- [Direction] Every entry needs to be printed exactly, please.

(JSON records of objects)
»»

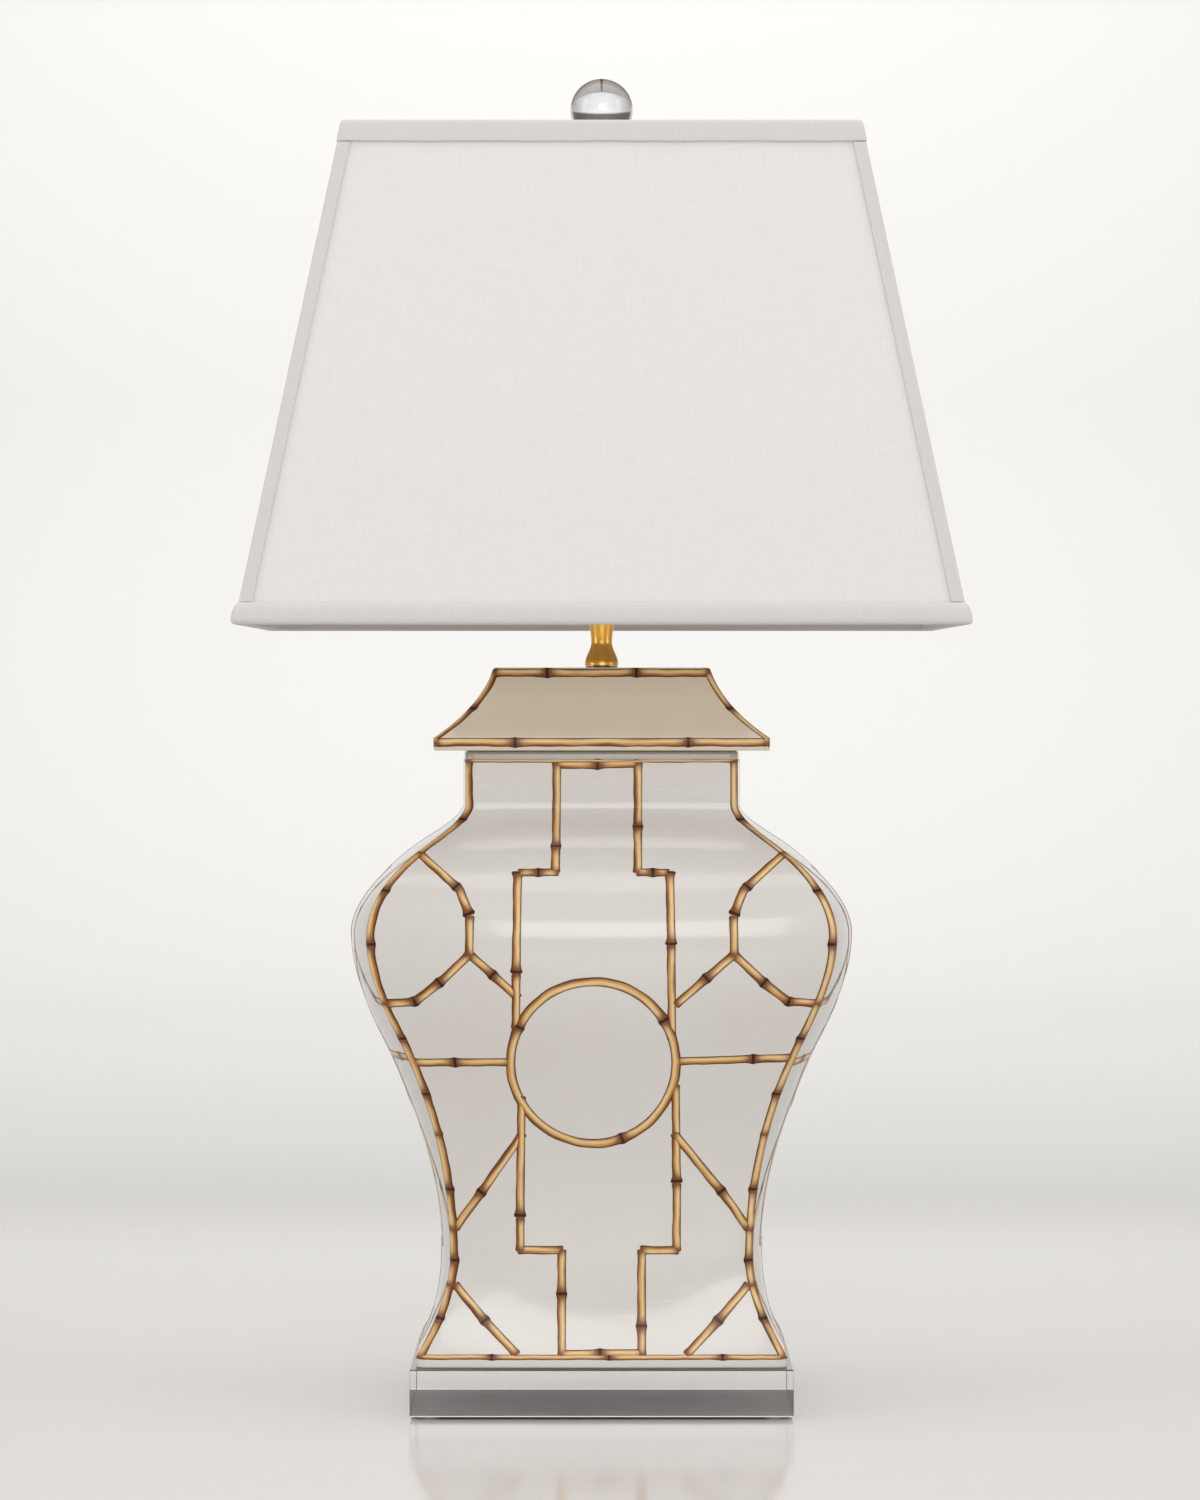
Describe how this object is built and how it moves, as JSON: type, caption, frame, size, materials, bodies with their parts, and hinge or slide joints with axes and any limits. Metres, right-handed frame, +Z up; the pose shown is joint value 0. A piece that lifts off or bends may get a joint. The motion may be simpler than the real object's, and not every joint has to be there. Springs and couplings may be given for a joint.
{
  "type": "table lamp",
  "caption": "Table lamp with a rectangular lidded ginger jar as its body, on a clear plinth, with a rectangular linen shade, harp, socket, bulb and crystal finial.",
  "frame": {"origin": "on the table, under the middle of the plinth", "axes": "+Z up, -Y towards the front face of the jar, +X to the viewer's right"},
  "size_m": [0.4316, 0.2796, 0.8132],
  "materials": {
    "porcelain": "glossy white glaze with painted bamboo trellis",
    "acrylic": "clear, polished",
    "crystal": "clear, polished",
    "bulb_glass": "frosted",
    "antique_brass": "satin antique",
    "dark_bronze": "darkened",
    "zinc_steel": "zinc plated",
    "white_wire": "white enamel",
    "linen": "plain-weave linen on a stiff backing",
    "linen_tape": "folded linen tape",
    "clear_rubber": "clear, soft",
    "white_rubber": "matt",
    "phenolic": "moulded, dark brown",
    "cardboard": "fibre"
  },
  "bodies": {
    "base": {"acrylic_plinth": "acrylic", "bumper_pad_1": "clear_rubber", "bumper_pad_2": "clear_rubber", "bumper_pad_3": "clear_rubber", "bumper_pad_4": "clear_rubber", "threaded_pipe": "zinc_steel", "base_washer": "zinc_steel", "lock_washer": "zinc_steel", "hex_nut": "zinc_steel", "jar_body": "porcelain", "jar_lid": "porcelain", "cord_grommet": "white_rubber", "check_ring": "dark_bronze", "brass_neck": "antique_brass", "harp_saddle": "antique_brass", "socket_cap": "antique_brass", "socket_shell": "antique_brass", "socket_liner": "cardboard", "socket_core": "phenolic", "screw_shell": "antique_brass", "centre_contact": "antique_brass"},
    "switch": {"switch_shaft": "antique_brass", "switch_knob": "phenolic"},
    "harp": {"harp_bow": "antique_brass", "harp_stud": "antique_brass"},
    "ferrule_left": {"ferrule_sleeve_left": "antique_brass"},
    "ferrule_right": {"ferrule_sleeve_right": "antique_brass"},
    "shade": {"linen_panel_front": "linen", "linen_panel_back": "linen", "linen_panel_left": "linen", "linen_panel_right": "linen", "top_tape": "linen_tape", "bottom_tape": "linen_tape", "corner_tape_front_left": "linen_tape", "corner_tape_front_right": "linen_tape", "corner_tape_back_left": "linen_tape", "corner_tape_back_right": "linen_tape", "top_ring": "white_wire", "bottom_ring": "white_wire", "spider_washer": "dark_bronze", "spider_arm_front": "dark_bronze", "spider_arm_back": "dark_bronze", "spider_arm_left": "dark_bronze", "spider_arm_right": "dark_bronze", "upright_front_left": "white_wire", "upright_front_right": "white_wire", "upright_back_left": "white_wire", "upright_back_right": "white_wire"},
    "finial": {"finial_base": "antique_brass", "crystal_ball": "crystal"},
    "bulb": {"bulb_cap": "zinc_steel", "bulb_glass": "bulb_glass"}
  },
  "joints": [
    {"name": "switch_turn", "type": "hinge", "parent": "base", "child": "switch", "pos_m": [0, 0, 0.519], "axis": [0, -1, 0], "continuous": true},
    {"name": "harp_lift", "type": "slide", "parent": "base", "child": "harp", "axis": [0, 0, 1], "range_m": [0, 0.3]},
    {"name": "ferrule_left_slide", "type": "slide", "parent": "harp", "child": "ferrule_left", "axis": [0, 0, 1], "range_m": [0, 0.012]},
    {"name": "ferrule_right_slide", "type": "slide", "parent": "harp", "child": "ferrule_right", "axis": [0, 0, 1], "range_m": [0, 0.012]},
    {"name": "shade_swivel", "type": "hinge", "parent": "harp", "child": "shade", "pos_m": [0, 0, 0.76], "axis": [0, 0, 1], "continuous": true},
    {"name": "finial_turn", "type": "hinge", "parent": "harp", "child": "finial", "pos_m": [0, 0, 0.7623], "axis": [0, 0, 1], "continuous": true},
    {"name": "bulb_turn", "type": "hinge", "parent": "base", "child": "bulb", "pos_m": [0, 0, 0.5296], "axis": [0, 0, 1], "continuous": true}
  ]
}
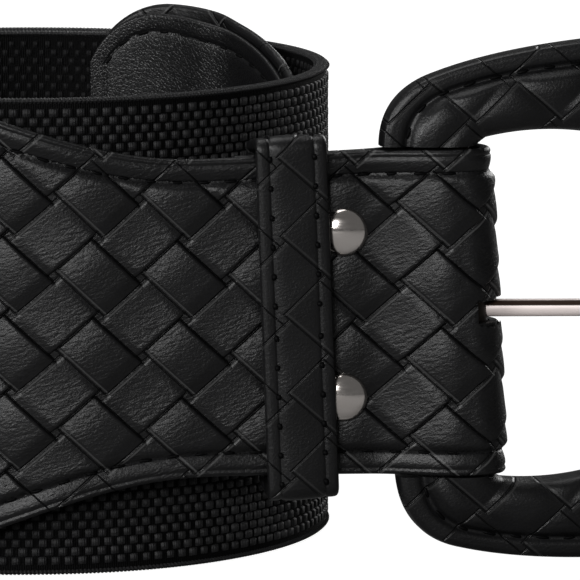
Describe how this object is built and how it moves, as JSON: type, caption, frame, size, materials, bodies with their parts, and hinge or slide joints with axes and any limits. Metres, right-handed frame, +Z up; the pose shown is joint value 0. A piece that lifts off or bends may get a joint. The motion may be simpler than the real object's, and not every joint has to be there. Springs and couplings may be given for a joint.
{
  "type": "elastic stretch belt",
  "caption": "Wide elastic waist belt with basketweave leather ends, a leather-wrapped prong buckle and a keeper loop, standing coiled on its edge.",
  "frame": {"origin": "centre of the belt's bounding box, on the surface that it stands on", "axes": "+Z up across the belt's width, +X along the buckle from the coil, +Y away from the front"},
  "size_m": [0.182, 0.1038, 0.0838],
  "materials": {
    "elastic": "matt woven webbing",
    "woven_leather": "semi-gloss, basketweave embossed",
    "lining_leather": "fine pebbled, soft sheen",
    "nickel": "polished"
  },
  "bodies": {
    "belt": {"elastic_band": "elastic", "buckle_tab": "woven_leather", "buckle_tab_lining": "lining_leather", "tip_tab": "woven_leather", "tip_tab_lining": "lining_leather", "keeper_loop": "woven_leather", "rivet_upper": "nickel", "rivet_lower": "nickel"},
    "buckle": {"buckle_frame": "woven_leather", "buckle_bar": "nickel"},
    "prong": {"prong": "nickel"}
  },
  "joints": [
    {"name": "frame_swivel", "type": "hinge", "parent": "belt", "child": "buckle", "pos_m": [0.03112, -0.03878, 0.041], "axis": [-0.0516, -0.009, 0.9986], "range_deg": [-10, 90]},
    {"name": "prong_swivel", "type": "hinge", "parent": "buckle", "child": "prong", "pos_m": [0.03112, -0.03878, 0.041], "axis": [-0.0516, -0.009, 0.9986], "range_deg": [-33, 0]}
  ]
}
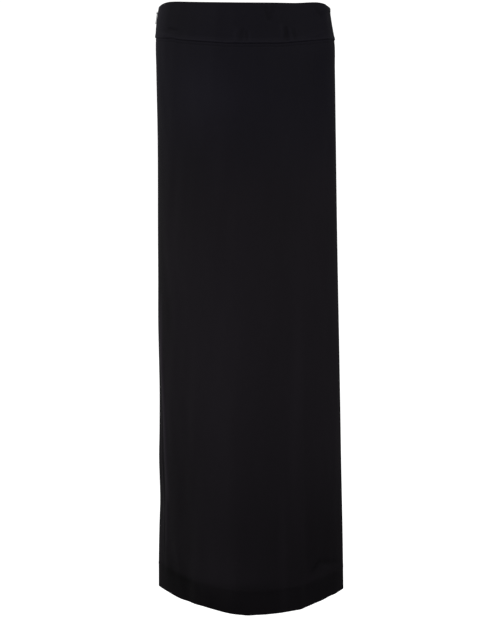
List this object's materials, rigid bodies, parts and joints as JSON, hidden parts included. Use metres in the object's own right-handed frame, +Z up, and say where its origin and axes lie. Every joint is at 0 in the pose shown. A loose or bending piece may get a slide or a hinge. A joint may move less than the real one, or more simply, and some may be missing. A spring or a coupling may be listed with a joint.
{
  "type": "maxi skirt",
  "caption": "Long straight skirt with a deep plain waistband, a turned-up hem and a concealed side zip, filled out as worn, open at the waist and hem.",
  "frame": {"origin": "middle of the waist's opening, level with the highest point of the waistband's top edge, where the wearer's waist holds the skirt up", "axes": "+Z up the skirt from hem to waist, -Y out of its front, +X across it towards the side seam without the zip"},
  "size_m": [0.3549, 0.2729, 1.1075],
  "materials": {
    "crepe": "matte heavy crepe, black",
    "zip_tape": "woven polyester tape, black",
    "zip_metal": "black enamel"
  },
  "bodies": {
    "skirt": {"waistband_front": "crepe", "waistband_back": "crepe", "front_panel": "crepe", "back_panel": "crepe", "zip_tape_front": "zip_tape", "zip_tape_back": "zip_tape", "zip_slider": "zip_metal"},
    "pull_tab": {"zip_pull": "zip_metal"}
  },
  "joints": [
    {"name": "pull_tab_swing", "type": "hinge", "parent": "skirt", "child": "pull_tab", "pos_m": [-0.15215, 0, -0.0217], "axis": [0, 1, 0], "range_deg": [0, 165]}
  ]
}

««

- [Result]
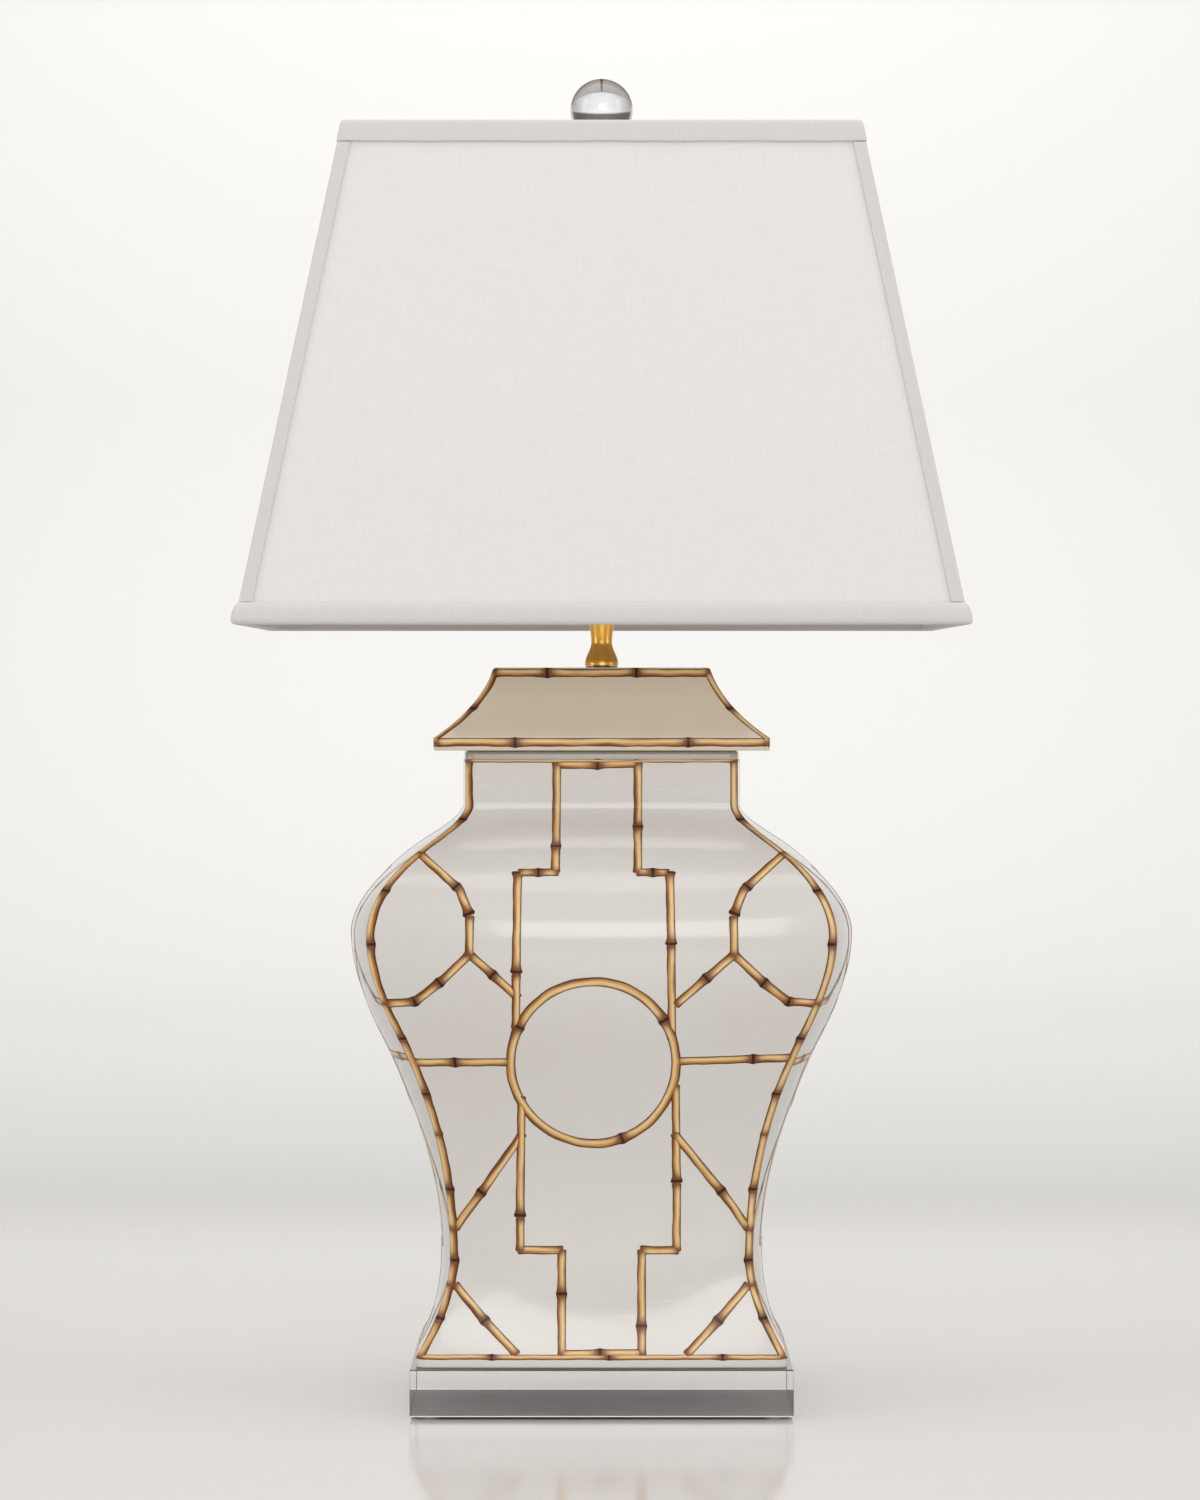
Describe how this object is built and how it moves, as JSON: type, caption, frame, size, materials, bodies with their parts, and hinge or slide joints with axes and any limits. Metres, right-handed frame, +Z up; the pose shown is joint value 0. A piece that lifts off or bends may get a joint. The motion may be simpler than the real object's, and not every joint has to be there. Springs and couplings may be given for a joint.
{
  "type": "table lamp",
  "caption": "Table lamp with a rectangular lidded ginger jar as its body, on a clear plinth, with a rectangular linen shade, harp, socket, bulb and crystal finial.",
  "frame": {"origin": "on the table, under the middle of the plinth", "axes": "+Z up, -Y towards the front face of the jar, +X to the viewer's right"},
  "size_m": [0.4316, 0.2796, 0.8132],
  "materials": {
    "porcelain": "glossy white glaze with painted bamboo trellis",
    "acrylic": "clear, polished",
    "crystal": "clear, polished",
    "bulb_glass": "frosted",
    "antique_brass": "satin antique",
    "dark_bronze": "darkened",
    "zinc_steel": "zinc plated",
    "white_wire": "white enamel",
    "linen": "plain-weave linen on a stiff backing",
    "linen_tape": "folded linen tape",
    "clear_rubber": "clear, soft",
    "white_rubber": "matt",
    "phenolic": "moulded, dark brown",
    "cardboard": "fibre"
  },
  "bodies": {
    "base": {"acrylic_plinth": "acrylic", "bumper_pad_1": "clear_rubber", "bumper_pad_2": "clear_rubber", "bumper_pad_3": "clear_rubber", "bumper_pad_4": "clear_rubber", "threaded_pipe": "zinc_steel", "base_washer": "zinc_steel", "lock_washer": "zinc_steel", "hex_nut": "zinc_steel", "jar_body": "porcelain", "jar_lid": "porcelain", "cord_grommet": "white_rubber", "check_ring": "dark_bronze", "brass_neck": "antique_brass", "harp_saddle": "antique_brass", "socket_cap": "antique_brass", "socket_shell": "antique_brass", "socket_liner": "cardboard", "socket_core": "phenolic", "screw_shell": "antique_brass", "centre_contact": "antique_brass"},
    "switch": {"switch_shaft": "antique_brass", "switch_knob": "phenolic"},
    "harp": {"harp_bow": "antique_brass", "harp_stud": "antique_brass"},
    "ferrule_left": {"ferrule_sleeve_left": "antique_brass"},
    "ferrule_right": {"ferrule_sleeve_right": "antique_brass"},
    "shade": {"linen_panel_front": "linen", "linen_panel_back": "linen", "linen_panel_left": "linen", "linen_panel_right": "linen", "top_tape": "linen_tape", "bottom_tape": "linen_tape", "corner_tape_front_left": "linen_tape", "corner_tape_front_right": "linen_tape", "corner_tape_back_left": "linen_tape", "corner_tape_back_right": "linen_tape", "top_ring": "white_wire", "bottom_ring": "white_wire", "spider_washer": "dark_bronze", "spider_arm_front": "dark_bronze", "spider_arm_back": "dark_bronze", "spider_arm_left": "dark_bronze", "spider_arm_right": "dark_bronze", "upright_front_left": "white_wire", "upright_front_right": "white_wire", "upright_back_left": "white_wire", "upright_back_right": "white_wire"},
    "finial": {"finial_base": "antique_brass", "crystal_ball": "crystal"},
    "bulb": {"bulb_cap": "zinc_steel", "bulb_glass": "bulb_glass"}
  },
  "joints": [
    {"name": "switch_turn", "type": "hinge", "parent": "base", "child": "switch", "pos_m": [0, 0, 0.519], "axis": [0, -1, 0], "continuous": true},
    {"name": "harp_lift", "type": "slide", "parent": "base", "child": "harp", "axis": [0, 0, 1], "range_m": [0, 0.3]},
    {"name": "ferrule_left_slide", "type": "slide", "parent": "harp", "child": "ferrule_left", "axis": [0, 0, 1], "range_m": [0, 0.012]},
    {"name": "ferrule_right_slide", "type": "slide", "parent": "harp", "child": "ferrule_right", "axis": [0, 0, 1], "range_m": [0, 0.012]},
    {"name": "shade_swivel", "type": "hinge", "parent": "harp", "child": "shade", "pos_m": [0, 0, 0.76], "axis": [0, 0, 1], "continuous": true},
    {"name": "finial_turn", "type": "hinge", "parent": "harp", "child": "finial", "pos_m": [0, 0, 0.7623], "axis": [0, 0, 1], "continuous": true},
    {"name": "bulb_turn", "type": "hinge", "parent": "base", "child": "bulb", "pos_m": [0, 0, 0.5296], "axis": [0, 0, 1], "continuous": true}
  ]
}
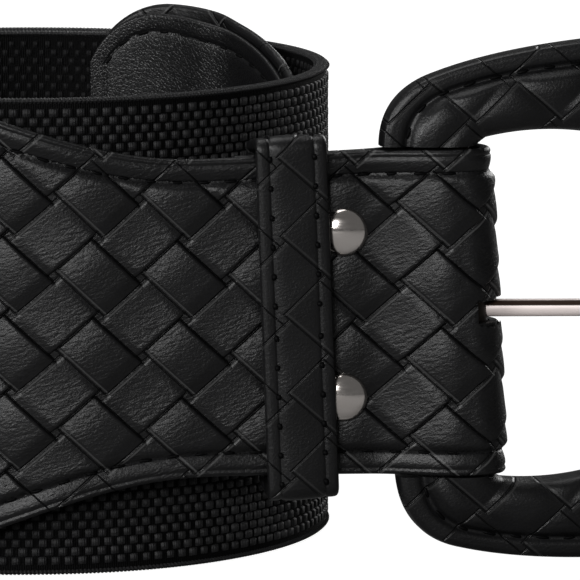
Describe how this object is built and how it moves, as JSON: type, caption, frame, size, materials, bodies with their parts, and hinge or slide joints with axes and any limits. Metres, right-handed frame, +Z up; the pose shown is joint value 0. A piece that lifts off or bends may get a joint. The motion may be simpler than the real object's, and not every joint has to be there. Springs and couplings may be given for a joint.
{
  "type": "elastic stretch belt",
  "caption": "Wide elastic waist belt with basketweave leather ends, a leather-wrapped prong buckle and a keeper loop, standing coiled on its edge.",
  "frame": {"origin": "centre of the belt's bounding box, on the surface that it stands on", "axes": "+Z up across the belt's width, +X along the buckle from the coil, +Y away from the front"},
  "size_m": [0.182, 0.1038, 0.0838],
  "materials": {
    "elastic": "matt woven webbing",
    "woven_leather": "semi-gloss, basketweave embossed",
    "lining_leather": "fine pebbled, soft sheen",
    "nickel": "polished"
  },
  "bodies": {
    "belt": {"elastic_band": "elastic", "buckle_tab": "woven_leather", "buckle_tab_lining": "lining_leather", "tip_tab": "woven_leather", "tip_tab_lining": "lining_leather", "keeper_loop": "woven_leather", "rivet_upper": "nickel", "rivet_lower": "nickel"},
    "buckle": {"buckle_frame": "woven_leather", "buckle_bar": "nickel"},
    "prong": {"prong": "nickel"}
  },
  "joints": [
    {"name": "frame_swivel", "type": "hinge", "parent": "belt", "child": "buckle", "pos_m": [0.03112, -0.03878, 0.041], "axis": [-0.0516, -0.009, 0.9986], "range_deg": [-10, 90]},
    {"name": "prong_swivel", "type": "hinge", "parent": "buckle", "child": "prong", "pos_m": [0.03112, -0.03878, 0.041], "axis": [-0.0516, -0.009, 0.9986], "range_deg": [-33, 0]}
  ]
}
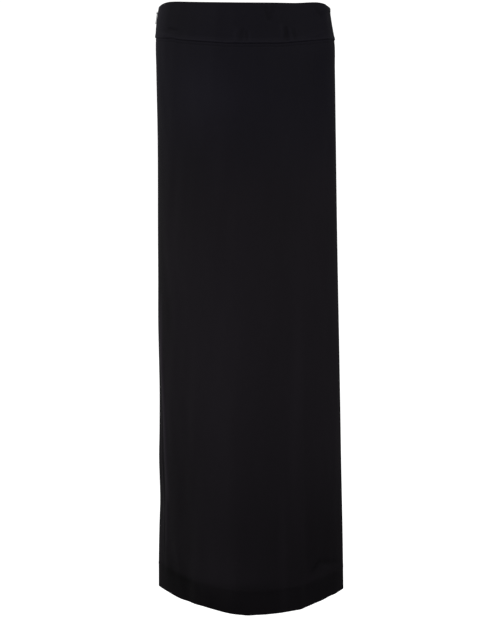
List this object's materials, rigid bodies, parts and joints as JSON, hidden parts included. Use metres in the object's own right-handed frame, +Z up, and say where its origin and axes lie. Every joint is at 0 in the pose shown. A loose or bending piece may get a slide or a hinge. A joint may move less than the real one, or more simply, and some may be missing. A spring or a coupling may be listed with a joint.
{
  "type": "maxi skirt",
  "caption": "Long straight skirt with a deep plain waistband, a turned-up hem and a concealed side zip, filled out as worn, open at the waist and hem.",
  "frame": {"origin": "middle of the waist's opening, level with the highest point of the waistband's top edge, where the wearer's waist holds the skirt up", "axes": "+Z up the skirt from hem to waist, -Y out of its front, +X across it towards the side seam without the zip"},
  "size_m": [0.3549, 0.2729, 1.1075],
  "materials": {
    "crepe": "matte heavy crepe, black",
    "zip_tape": "woven polyester tape, black",
    "zip_metal": "black enamel"
  },
  "bodies": {
    "skirt": {"waistband_front": "crepe", "waistband_back": "crepe", "front_panel": "crepe", "back_panel": "crepe", "zip_tape_front": "zip_tape", "zip_tape_back": "zip_tape", "zip_slider": "zip_metal"},
    "pull_tab": {"zip_pull": "zip_metal"}
  },
  "joints": [
    {"name": "pull_tab_swing", "type": "hinge", "parent": "skirt", "child": "pull_tab", "pos_m": [-0.15215, 0, -0.0217], "axis": [0, 1, 0], "range_deg": [0, 165]}
  ]
}